Das Staatstragende im Spot ist denn auch gewollt, wenngleich ohne politische Präferenz. "It was meant to be a message ... just about job growth and the spirit of America. I think all politicians will agree with it", sagt Eastwood zu dem Thema – und das dürfte auch genau die Botschaft sein, die ihn gereizt hat. Eastwood ist absolut in der Lage, die emotionale Verbindung mit amerikanischen Autos im Film zu inszenieren, eine Rolle als Autohändler dürfte ihn dagegen weniger interessieren.
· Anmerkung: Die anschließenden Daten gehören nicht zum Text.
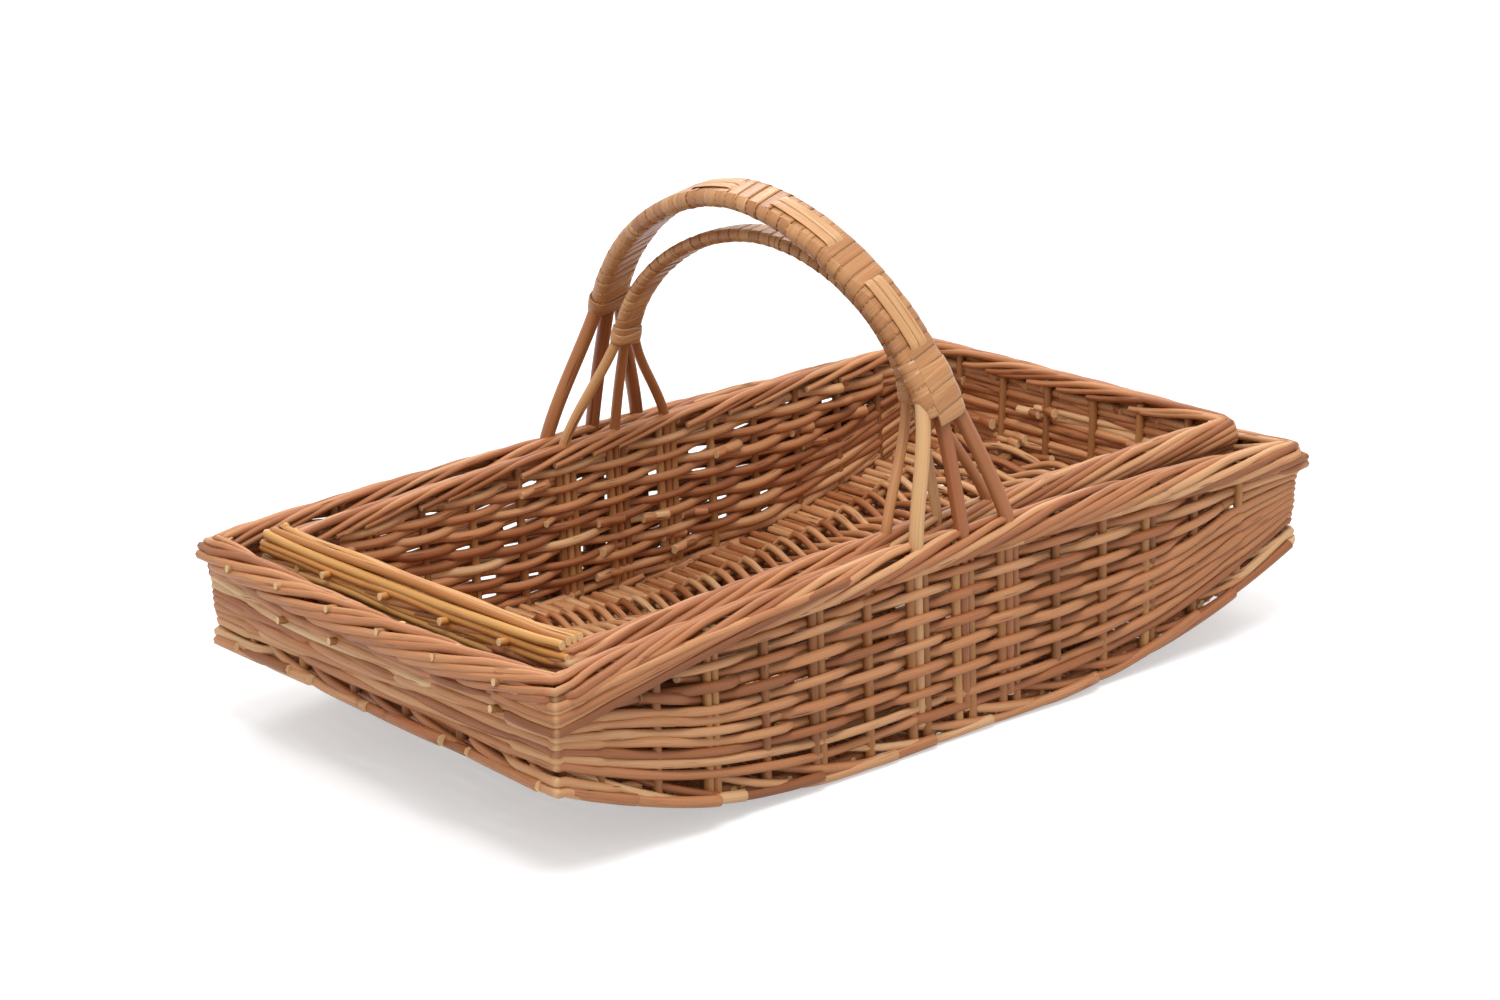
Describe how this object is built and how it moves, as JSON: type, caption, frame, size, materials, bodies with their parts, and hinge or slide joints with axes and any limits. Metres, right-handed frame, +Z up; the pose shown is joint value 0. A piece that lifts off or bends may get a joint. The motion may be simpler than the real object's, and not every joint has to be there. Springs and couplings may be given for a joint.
{
  "type": "nested willow trug set",
  "caption": "Nested pair of rectangular woven willow trugs with rocker bases, rolled borders and lapped bow handles; the smaller trug stands loose inside the larger one.",
  "frame": {"origin": "centre of the flat under the outer trug, level with the floor it stands on", "axes": "+X along the trugs' long side, towards the right of the picture; +Y across them, away from the camera; +Z up"},
  "size_m": [0.586, 0.33, 0.2974],
  "materials": {
    "willow_weave": "woven buff willow, satin",
    "willow_border": "buff willow rods laid side by side, satin",
    "willow_stick": "brown willow stakes and sticks, dull",
    "willow_rod": "whole willow rods with smooth bark, satin",
    "willow_skein": "split willow skein, shiny"
  },
  "bodies": {
    "outer_trug": {"outer_base_weave": "willow_weave", "outer_base_sticks": "willow_stick", "outer_foot_border_front": "willow_border", "outer_wall_front": "willow_weave", "outer_rim_border_front": "willow_border", "outer_stakes_front": "willow_stick", "outer_foot_border_back": "willow_border", "outer_wall_back": "willow_weave", "outer_rim_border_back": "willow_border", "outer_stakes_back": "willow_stick", "outer_foot_border_left": "willow_border", "outer_wall_left": "willow_weave", "outer_rim_border_left": "willow_border", "outer_stakes_left": "willow_stick", "outer_foot_border_right": "willow_border", "outer_wall_right": "willow_weave", "outer_rim_border_right": "willow_border", "outer_stakes_right": "willow_stick", "outer_corner_posts": "willow_stick", "outer_handle_rod_left": "willow_rod", "outer_handle_rod_middle": "willow_rod", "outer_handle_rod_right": "willow_rod", "outer_handle_collar_front": "willow_skein", "outer_handle_collar_back": "willow_skein", "outer_handle_lapping": "willow_skein"},
    "inner_trug": {"inner_base_weave": "willow_weave", "inner_base_sticks": "willow_stick", "inner_foot_border_front": "willow_border", "inner_wall_front": "willow_weave", "inner_rim_border_front": "willow_border", "inner_stakes_front": "willow_stick", "inner_foot_border_back": "willow_border", "inner_wall_back": "willow_weave", "inner_rim_border_back": "willow_border", "inner_stakes_back": "willow_stick", "inner_foot_border_left": "willow_border", "inner_wall_left": "willow_weave", "inner_rim_border_left": "willow_border", "inner_stakes_left": "willow_stick", "inner_foot_border_right": "willow_border", "inner_wall_right": "willow_weave", "inner_rim_border_right": "willow_border", "inner_stakes_right": "willow_stick", "inner_corner_posts": "willow_stick", "inner_handle_rod_left": "willow_rod", "inner_handle_rod_middle": "willow_rod", "inner_handle_rod_right": "willow_rod", "inner_handle_collar_front": "willow_skein", "inner_handle_collar_back": "willow_skein", "inner_handle_lapping": "willow_skein"}
  },
  "joints": [
    {"name": "inner_trug_lift", "type": "slide", "parent": "outer_trug", "child": "inner_trug", "axis": [0, 0, 1], "range_m": [0, 0.01]}
  ]
}
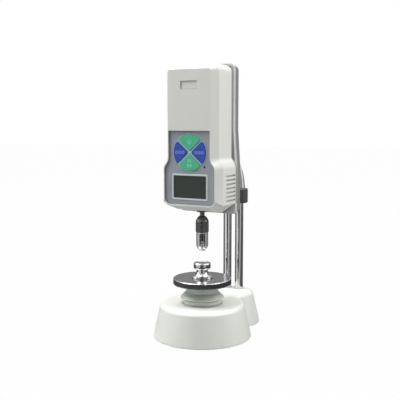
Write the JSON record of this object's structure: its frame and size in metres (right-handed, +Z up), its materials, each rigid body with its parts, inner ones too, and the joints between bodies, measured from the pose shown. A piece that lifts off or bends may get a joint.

Das gehört auch zu den gelungenen Aspekten dieses Spots: Er funktioniert als patriotisches Inspirational und als Autospot. Nirgendwo in dem Spot sagt Eastwood "Buy American" – das ist nur die Folge dessen, wenn Detroit quasi Amerika verkörpert. Es ist kein Negativ-Spot, er stellt sich nicht mit dem Karabiner in der Hand hin und knurrt "Runter von meinem Rasen, ihr ausländischen Automarken". Er behauptet nicht, dass diese Japsen-Schüsseln auseinanderfallen oder Krauts-Karren alle in Flammen aufgehen würden, wenn man links blinkt, während das Radio läuft. Es ist nur schlicht eine Folge des Zusammenrückens und des Schließens der Wagenburg, dass es dann "uns" und "die anderen" gibt.

Das kann Image-mäßig durchaus funktionieren. Da hat Detroit nach Wirtschaftkrise, Bailout und ja, auch nach dem Chrysler-Verkauf an Fiat ohnehin einiges auszubügeln.

Und auch wenn ich weder einen Chrysler noch ein wehendes Star-Spangled Banner in meinem Besitz brauche – gegen Eastwoods "Leute, uns haut’s nicht das erste Mal um. Hoch mit euch und weitermachen. Wir kriegen das hin" habe ich nichts einzuwenden. Das ist gut.

Das funktioniert als inspirierende Ansprache, das dürfte auch in anderen Kontexten zu aktuellen Stimmungslagen passen. Insofern wird es spannend sein zu sehen, was mit dem Spot noch passiert. Ob ihn sich der ein oder andere als Mem-Vorlage einverleibt etwa und sich das Ganze vom Chrysler-Kontext entkoppelt. Das durchaus Demokraten-nahe Center for American Progress hat sich den Spot jedenfalls schon gegriffen.

Bitte? Was das Ganze mit Nullen und Einsen zu tun hat? Äh, Social Media, Mem und so?

Nein? Tja, dann… - runter von meinem Rasen!